• _Dataset excerpt_
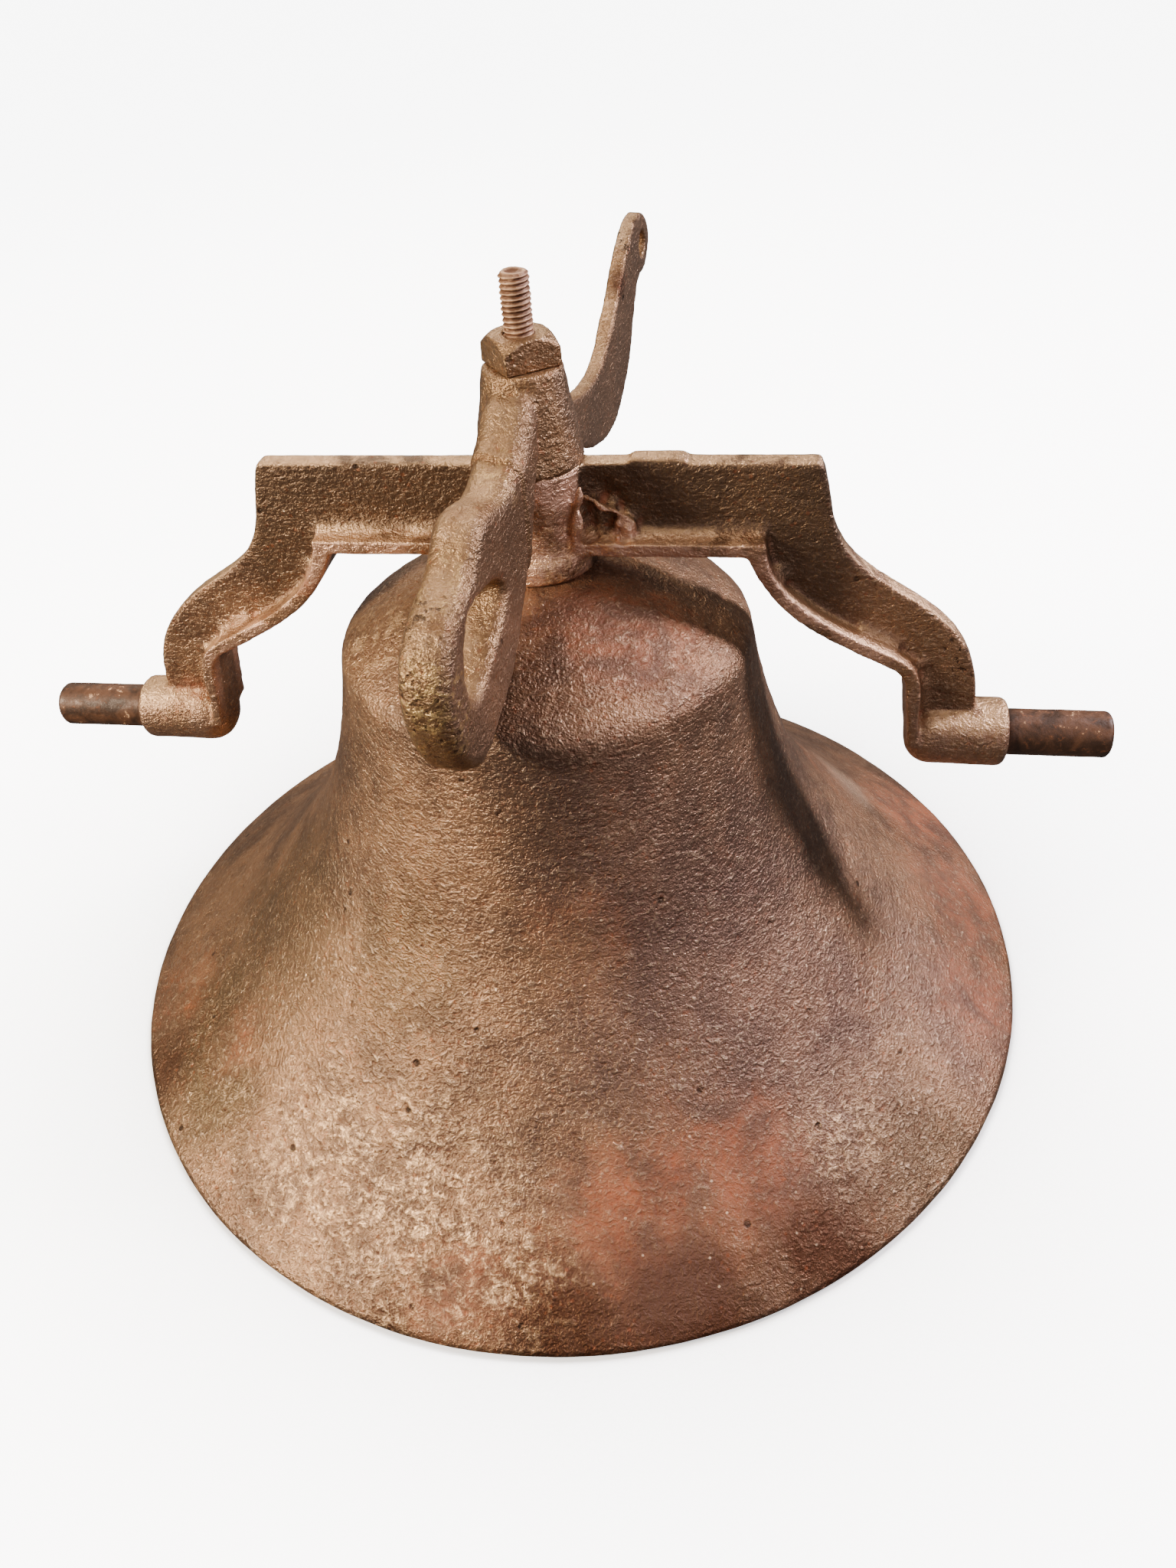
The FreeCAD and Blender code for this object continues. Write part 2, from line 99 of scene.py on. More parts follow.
FLOOR_GLOW = 8.0                # brightness of the floor and of the dome behind it
CONTACT_SHADOW_GLOW = 0.9               # and of the floor where the object crowds it: a painted contact shadow
CORNER_REACH = 0.3              # metres; how far off the object the painted contact shadow reaches
OPEN_SHARE = 0.7                # of open sky below which the painted contact shadow is darkest
FLOOR_GAP = 0.2 * MM            # under the bell's lip
FLOOR_HALF = 9.0                # metres, wide enough to meet the dome
DOME_RADIUS = 8.0               # metres


# ---------------------------------------------------------------- mesh helpers

def new_object(name, mesh):
    piece = bpy.data.objects.new(name, mesh)
    bpy.context.scene.collection.objects.link(piece)
    return piece


def grid_faces(rows, columns, close_rows):
    """Quads of a grid of vertices whose columns run all the way round."""
    faces = []
    for i in range(rows if close_rows else rows - 1):
        low = i * columns
        high = (i + 1) % rows * columns
        for j in range(columns):
            k = (j + 1) % columns
            faces.append((low + j, low + k, high + k, high + j))
    return faces


def finished(mesh, material):
    """Gives a mesh smooth shading, outward normals and its material."""
    shape = bmesh.new()
    shape.from_mesh(mesh)
    bmesh.ops.recalc_face_normals(shape, faces=shape.faces)
    shape.to_mesh(mesh)
    shape.free()
    mesh.polygons.foreach_set("use_smooth", [True] * len(mesh.polygons))
    mesh.materials.clear()
    mesh.materials.append(material)
    mesh.update()


def points_of(mesh):
    places = np.empty(len(mesh.vertices) * 3, np.float32)
    mesh.vertices.foreach_get("co", places)
    return places.reshape(-1, 3).astype(float)


def normals_of(mesh):
    normals = np.empty(len(mesh.vertices) * 3, np.float32)
    mesh.vertices.foreach_get("normal", normals)
    return normals.reshape(-1, 3).astype(float)


def push_out(mesh, height):
    """Moves every vertex along its normal by its own height."""
    moved = points_of(mesh) + normals_of(mesh) * height[:, None]
    mesh.vertices.foreach_set("co", moved.ravel())
    mesh.update()


def uneven(places, layers):
    """Height of a cast skin at each place, from (size in mm, height in mm) noise layers."""
    height = np.zeros(len(places))
    for size, amount in layers:
        scaled = places / (size * MM)
        height += amount * MM * np.array([noise.noise(Vector(p)) for p in scaled])
    return height


def smoothstep(value, low, high):
    t = np.clip((value - low) / (high - low), 0, 1)
    return t * t * (3 - 2 * t)


def cad_copy(node):
    """The CAD piece's mesh, with the vertices its faces share joined again."""
    shape = bmesh.new()
    shape.from_mesh(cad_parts[node].data)
    bmesh.ops.remove_doubles(shape, verts=shape.verts, dist=0.001 * MM)
    return shape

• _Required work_
Repeat the material above in full, quoting it exactly.

• _The completed task_
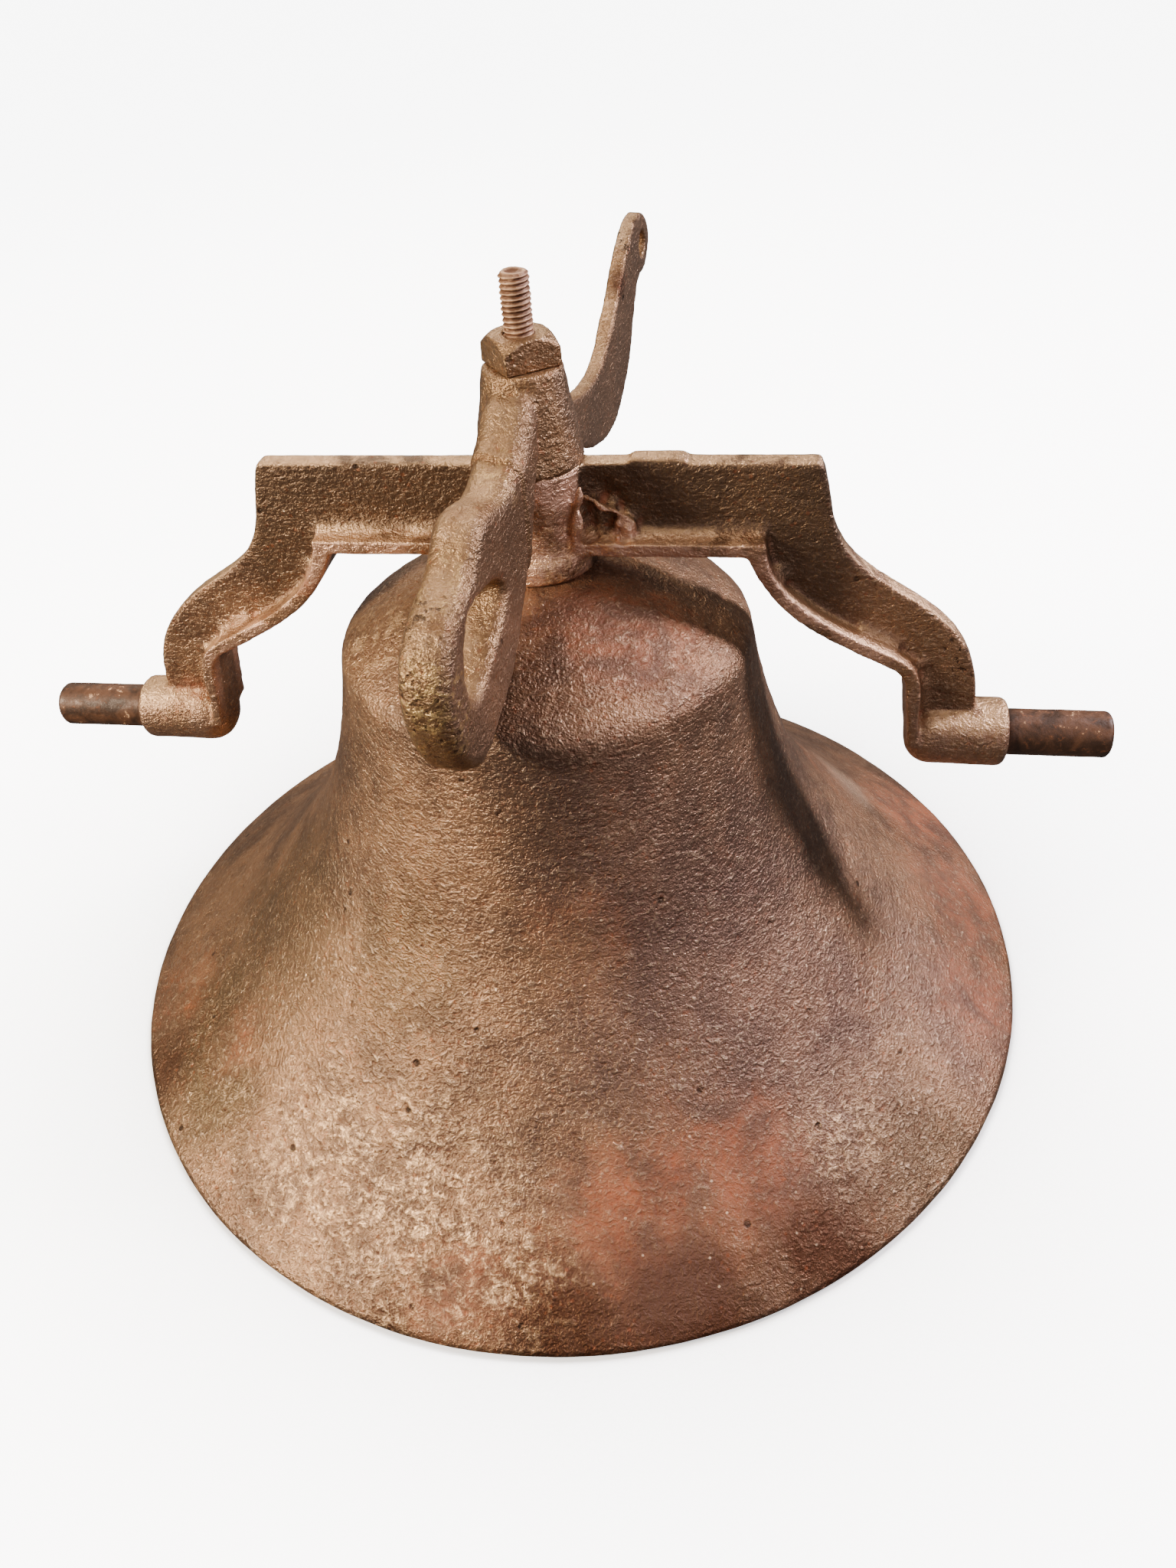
The FreeCAD and Blender code for this object continues. Write part 2, from line 99 of scene.py on. More parts follow.
FLOOR_GLOW = 8.0                # brightness of the floor and of the dome behind it
CONTACT_SHADOW_GLOW = 0.9               # and of the floor where the object crowds it: a painted contact shadow
CORNER_REACH = 0.3              # metres; how far off the object the painted contact shadow reaches
OPEN_SHARE = 0.7                # of open sky below which the painted contact shadow is darkest
FLOOR_GAP = 0.2 * MM            # under the bell's lip
FLOOR_HALF = 9.0                # metres, wide enough to meet the dome
DOME_RADIUS = 8.0               # metres


# ---------------------------------------------------------------- mesh helpers

def new_object(name, mesh):
    piece = bpy.data.objects.new(name, mesh)
    bpy.context.scene.collection.objects.link(piece)
    return piece


def grid_faces(rows, columns, close_rows):
    """Quads of a grid of vertices whose columns run all the way round."""
    faces = []
    for i in range(rows if close_rows else rows - 1):
        low = i * columns
        high = (i + 1) % rows * columns
        for j in range(columns):
            k = (j + 1) % columns
            faces.append((low + j, low + k, high + k, high + j))
    return faces


def finished(mesh, material):
    """Gives a mesh smooth shading, outward normals and its material."""
    shape = bmesh.new()
    shape.from_mesh(mesh)
    bmesh.ops.recalc_face_normals(shape, faces=shape.faces)
    shape.to_mesh(mesh)
    shape.free()
    mesh.polygons.foreach_set("use_smooth", [True] * len(mesh.polygons))
    mesh.materials.clear()
    mesh.materials.append(material)
    mesh.update()


def points_of(mesh):
    places = np.empty(len(mesh.vertices) * 3, np.float32)
    mesh.vertices.foreach_get("co", places)
    return places.reshape(-1, 3).astype(float)


def normals_of(mesh):
    normals = np.empty(len(mesh.vertices) * 3, np.float32)
    mesh.vertices.foreach_get("normal", normals)
    return normals.reshape(-1, 3).astype(float)


def push_out(mesh, height):
    """Moves every vertex along its normal by its own height."""
    moved = points_of(mesh) + normals_of(mesh) * height[:, None]
    mesh.vertices.foreach_set("co", moved.ravel())
    mesh.update()


def uneven(places, layers):
    """Height of a cast skin at each place, from (size in mm, height in mm) noise layers."""
    height = np.zeros(len(places))
    for size, amount in layers:
        scaled = places / (size * MM)
        height += amount * MM * np.array([noise.noise(Vector(p)) for p in scaled])
    return height


def smoothstep(value, low, high):
    t = np.clip((value - low) / (high - low), 0, 1)
    return t * t * (3 - 2 * t)


def cad_copy(node):
    """The CAD piece's mesh, with the vertices its faces share joined again."""
    shape = bmesh.new()
    shape.from_mesh(cad_parts[node].data)
    bmesh.ops.remove_doubles(shape, verts=shape.verts, dist=0.001 * MM)
    return shape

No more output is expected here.